An interstellar visitor may have warped the solar system billions of years ago, a new study has claimed.
Scientists suggested the enormous object disrupted the orbits of Jupiter, Saturn, Uranus and Neptune, which would explain the peculiarities of these four planets’ paths.
Prevailing solar system formation theories indicate that these planets should have at least started out following perfectly circular and share the same orbit.
But today, their paths are slightly off, leading astronomers to wonder what threw them of course.
The team put forth a possible answer to that question: a mysterious object flew through our solar system about four billion years ago and swept the giant planets into new orbits.
The researchers performed extensive computer simulations, running through 50,000 different scenarios, each simulation covering 20 million years of time.

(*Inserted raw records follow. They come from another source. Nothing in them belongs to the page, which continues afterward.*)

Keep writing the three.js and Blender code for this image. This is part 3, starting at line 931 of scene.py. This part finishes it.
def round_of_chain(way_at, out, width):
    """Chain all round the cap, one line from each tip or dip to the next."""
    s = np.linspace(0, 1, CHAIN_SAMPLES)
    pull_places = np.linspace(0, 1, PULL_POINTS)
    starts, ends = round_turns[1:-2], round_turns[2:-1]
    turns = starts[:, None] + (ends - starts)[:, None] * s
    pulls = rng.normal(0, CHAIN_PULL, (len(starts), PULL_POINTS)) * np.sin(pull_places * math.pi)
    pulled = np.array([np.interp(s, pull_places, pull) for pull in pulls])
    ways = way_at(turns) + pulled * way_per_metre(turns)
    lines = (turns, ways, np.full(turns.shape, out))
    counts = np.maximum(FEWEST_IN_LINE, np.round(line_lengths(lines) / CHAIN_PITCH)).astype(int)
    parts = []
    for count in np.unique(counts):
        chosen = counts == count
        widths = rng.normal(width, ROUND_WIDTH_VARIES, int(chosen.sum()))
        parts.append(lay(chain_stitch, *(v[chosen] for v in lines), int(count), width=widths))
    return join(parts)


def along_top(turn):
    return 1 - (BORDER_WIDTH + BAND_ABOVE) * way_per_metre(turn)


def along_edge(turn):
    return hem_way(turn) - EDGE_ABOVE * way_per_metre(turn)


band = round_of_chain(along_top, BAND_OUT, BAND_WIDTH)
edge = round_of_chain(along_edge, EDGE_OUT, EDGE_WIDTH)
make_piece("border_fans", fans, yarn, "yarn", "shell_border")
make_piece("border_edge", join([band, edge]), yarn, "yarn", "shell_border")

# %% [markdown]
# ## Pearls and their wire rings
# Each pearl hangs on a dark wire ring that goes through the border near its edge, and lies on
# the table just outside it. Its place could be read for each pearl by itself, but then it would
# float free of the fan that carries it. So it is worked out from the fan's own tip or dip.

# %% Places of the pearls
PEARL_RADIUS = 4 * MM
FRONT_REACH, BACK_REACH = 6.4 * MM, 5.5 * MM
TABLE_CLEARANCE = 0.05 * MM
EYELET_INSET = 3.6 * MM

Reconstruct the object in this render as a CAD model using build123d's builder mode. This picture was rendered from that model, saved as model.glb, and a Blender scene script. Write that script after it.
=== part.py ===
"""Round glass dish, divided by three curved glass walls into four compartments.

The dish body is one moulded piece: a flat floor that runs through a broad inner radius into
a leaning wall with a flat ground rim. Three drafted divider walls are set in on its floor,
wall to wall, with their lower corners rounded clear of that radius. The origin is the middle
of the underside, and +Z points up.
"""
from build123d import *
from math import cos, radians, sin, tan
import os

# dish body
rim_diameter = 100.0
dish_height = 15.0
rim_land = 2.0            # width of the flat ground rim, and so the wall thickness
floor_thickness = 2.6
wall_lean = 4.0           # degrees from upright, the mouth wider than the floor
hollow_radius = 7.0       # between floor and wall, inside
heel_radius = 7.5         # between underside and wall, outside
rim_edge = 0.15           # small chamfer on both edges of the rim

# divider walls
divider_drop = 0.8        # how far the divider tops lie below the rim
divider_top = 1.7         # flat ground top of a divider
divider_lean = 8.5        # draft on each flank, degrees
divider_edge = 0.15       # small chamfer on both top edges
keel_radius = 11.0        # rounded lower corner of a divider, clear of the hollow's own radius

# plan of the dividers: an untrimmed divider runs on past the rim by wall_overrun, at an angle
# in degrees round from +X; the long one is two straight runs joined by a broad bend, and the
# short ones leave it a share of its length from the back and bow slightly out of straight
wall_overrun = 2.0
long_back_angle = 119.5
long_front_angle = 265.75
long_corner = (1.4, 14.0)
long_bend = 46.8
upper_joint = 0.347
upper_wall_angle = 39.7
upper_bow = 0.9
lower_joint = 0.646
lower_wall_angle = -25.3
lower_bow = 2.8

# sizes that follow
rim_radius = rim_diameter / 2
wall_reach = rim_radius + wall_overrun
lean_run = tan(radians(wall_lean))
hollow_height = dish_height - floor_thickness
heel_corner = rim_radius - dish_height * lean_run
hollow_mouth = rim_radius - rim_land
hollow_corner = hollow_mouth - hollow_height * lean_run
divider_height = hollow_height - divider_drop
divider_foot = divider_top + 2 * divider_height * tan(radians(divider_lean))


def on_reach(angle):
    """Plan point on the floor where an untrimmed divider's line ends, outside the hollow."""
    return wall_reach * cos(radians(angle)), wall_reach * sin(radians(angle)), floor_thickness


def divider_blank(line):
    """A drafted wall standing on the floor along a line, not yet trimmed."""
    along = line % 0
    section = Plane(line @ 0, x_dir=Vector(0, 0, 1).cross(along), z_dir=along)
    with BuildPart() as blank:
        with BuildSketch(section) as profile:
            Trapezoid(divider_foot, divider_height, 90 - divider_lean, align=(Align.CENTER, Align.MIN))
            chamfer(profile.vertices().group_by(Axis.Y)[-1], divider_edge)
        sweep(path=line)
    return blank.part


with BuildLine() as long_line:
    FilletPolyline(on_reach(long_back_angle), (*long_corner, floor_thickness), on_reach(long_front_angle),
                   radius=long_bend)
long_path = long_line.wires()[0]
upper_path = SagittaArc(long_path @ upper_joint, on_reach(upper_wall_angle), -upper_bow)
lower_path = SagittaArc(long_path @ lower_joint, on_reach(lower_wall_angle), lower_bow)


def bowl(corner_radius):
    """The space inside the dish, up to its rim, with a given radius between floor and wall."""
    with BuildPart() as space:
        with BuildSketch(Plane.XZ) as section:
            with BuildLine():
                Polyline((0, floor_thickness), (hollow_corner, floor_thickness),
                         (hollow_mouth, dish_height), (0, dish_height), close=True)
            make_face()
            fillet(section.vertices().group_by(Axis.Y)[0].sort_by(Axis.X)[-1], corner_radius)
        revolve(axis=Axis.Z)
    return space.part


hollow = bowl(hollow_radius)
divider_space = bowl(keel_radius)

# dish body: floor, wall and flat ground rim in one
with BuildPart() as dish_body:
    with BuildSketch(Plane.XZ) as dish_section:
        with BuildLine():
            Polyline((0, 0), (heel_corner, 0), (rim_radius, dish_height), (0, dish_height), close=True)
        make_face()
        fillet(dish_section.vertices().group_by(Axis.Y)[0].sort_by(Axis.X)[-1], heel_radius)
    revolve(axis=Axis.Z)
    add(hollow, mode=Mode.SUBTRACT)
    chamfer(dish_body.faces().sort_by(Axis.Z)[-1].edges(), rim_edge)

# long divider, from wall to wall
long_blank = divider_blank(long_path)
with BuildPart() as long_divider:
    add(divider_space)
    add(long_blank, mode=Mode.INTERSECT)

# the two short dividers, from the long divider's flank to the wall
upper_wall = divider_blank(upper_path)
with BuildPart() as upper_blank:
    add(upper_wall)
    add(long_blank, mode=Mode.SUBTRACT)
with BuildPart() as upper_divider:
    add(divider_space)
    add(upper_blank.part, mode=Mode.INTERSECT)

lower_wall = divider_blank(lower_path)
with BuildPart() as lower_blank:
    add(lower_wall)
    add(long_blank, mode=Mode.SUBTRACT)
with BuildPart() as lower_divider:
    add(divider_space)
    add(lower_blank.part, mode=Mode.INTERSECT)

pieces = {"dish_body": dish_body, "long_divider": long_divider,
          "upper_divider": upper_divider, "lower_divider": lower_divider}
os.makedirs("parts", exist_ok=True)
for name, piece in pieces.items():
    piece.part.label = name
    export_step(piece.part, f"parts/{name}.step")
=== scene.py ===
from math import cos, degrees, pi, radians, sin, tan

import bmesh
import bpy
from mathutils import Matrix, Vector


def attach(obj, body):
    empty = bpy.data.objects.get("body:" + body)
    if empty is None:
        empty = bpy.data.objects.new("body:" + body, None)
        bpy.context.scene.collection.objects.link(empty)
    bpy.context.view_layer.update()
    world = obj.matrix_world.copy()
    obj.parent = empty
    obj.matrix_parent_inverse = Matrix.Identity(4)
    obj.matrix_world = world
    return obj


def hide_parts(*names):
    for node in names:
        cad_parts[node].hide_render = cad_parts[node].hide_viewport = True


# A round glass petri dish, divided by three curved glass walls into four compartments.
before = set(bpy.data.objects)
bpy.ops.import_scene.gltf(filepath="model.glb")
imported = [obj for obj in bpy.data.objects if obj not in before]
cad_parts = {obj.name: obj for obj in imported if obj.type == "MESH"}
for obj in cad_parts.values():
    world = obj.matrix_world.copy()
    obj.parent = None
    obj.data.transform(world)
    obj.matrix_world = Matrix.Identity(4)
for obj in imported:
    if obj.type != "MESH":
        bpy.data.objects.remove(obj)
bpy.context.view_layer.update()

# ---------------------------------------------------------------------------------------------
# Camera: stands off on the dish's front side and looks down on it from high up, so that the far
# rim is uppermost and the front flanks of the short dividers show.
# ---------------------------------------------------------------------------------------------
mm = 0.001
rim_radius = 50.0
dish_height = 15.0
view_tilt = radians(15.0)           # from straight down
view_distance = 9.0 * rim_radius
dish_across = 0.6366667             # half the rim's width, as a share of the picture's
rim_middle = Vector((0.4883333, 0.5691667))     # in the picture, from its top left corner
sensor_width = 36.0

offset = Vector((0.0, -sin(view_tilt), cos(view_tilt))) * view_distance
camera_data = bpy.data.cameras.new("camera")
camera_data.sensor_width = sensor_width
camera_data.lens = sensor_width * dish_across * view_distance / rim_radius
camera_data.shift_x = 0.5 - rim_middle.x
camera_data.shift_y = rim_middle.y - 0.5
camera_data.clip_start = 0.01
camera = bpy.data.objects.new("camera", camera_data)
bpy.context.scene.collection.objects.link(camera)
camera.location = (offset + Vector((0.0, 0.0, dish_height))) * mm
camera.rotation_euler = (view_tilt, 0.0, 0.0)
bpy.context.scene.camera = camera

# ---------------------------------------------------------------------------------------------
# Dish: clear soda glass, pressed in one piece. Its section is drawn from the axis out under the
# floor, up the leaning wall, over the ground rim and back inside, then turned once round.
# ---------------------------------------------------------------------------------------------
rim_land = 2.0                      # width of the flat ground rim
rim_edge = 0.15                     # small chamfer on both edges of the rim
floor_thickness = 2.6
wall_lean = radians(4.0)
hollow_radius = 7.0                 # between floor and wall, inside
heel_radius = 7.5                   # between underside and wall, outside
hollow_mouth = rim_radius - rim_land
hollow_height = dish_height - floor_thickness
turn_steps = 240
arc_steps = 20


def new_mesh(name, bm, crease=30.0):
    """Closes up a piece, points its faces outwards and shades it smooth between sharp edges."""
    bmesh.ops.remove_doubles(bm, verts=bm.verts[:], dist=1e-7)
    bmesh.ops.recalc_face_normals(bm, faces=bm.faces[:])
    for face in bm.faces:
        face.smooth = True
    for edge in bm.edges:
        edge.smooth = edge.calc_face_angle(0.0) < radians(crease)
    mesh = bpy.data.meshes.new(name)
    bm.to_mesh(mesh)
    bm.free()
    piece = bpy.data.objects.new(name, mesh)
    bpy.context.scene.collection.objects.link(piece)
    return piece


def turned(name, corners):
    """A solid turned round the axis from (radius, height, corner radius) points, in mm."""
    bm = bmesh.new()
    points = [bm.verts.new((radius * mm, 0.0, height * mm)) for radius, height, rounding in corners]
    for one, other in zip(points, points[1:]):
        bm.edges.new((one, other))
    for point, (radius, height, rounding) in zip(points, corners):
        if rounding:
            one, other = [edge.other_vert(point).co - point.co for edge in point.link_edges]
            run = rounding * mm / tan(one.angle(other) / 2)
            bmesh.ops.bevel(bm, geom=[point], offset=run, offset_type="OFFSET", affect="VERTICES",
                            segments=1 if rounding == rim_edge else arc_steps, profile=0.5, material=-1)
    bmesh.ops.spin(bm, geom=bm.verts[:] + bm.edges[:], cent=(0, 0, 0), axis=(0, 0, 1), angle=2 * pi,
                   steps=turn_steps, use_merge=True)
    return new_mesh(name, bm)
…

The simulation that produced the most realistic results involves an object eight times more massive than Jupiter that came almost as close to the sun as Mars is.
This object would have come within 1.69 astronomical units of the sun, which is only slightly farther than the distance between the sun and Mars.
A mysterious object eight times the size of Jupiter may have flown through our solar system about four billion years ago and swept the giant planets into new orbits, researchers say
The researchers said that since there are tens of billions of sun-like stars in the universe, and these stars typically form in open clusters, it’s possible that a star with the right parameters encountered our solar system and caused today’s orbits.
‘In other words, we don’t need to look for a needle in a haystack to find a suitable encounter,’ the researchers wrote.
According to the ruling theory of how our solar system formed, each planet’s orbit should be arranged in concentric circles around the sun that all lie on the same plane.
But in reality, none of the eight planets follow perfectly circular orbits, and they don’t all lie on the same plane either.
Earth’s orbit, for example, is oval-shaped, and there is a seven-degree difference between its orbital plane and Mercury’s.
These deviations from the ‘ideal’ orbit are particularly puzzling when it comes to the four giant planets.
‘[T]he puzzle for theoretical astrophysics has long been to figure out how the orbits later became out-of-round and tilted from their mean plane by not too much and not too little,’ study co-author and planetary scientist Renu Malhotra told Live Science.
This is the conclusion of a new pre-print study which has yet to be reviewed by other scientists. Their study is currently available on the pre-print server arXiv.
Previous research has focused on how interactions between the planets themselves reshaped their orbits, Malhotra said, but ‘these hypotheses are not consistent with certain important details of the observed orbits,’ she added.
To test the foreign-object hypothesis, Malhotra and her colleagues used computer models of the four giant planets to perform 50,000 simulations of such flybys, each over 20 million years.
The ruling theory of how our solar system formed says each planet’s orbit should be arranged in concentric circles around the sun that all lie on the same plane, but that is not the case
For each simulation, the researchers adjusted the parameters of the object, including its mass, speed and how close it got to the sun.
After running each scenario, the simulation would yield theoretical orbits for the four giant planets that should result from the encounter with that object.
Most of the simulations created orbital conditions that did not match the giant planets’ orbits today, but about one percent of them did.
The visiting objects that yielded these near-match scenarios ranged from two to 50 times the size of Jupiter and plunged deep into the inner solar system, traveling far beyond Uranus’ orbit and sometimes even grazing Mercury’s path.
Many of these near-match scenarios had the object zooming through the inner solar system, which prompted the researchers to add the terrestrial planets — Mercury, Venus, Earth and Mars — into the simulations to see how they might affect the results.
But even with these four planets added in, the near-match scenarios still recreated the planets’ current orbits.
The study’s findings suggest that a single event could have been responsible for the slightly imperfect orbits that Jupiter, Saturn, Uranus and Neptune follow today.
While the odds that this exact scenario actually took place are slim — about one in 1,000 to one in 10,000 — it is not impossible.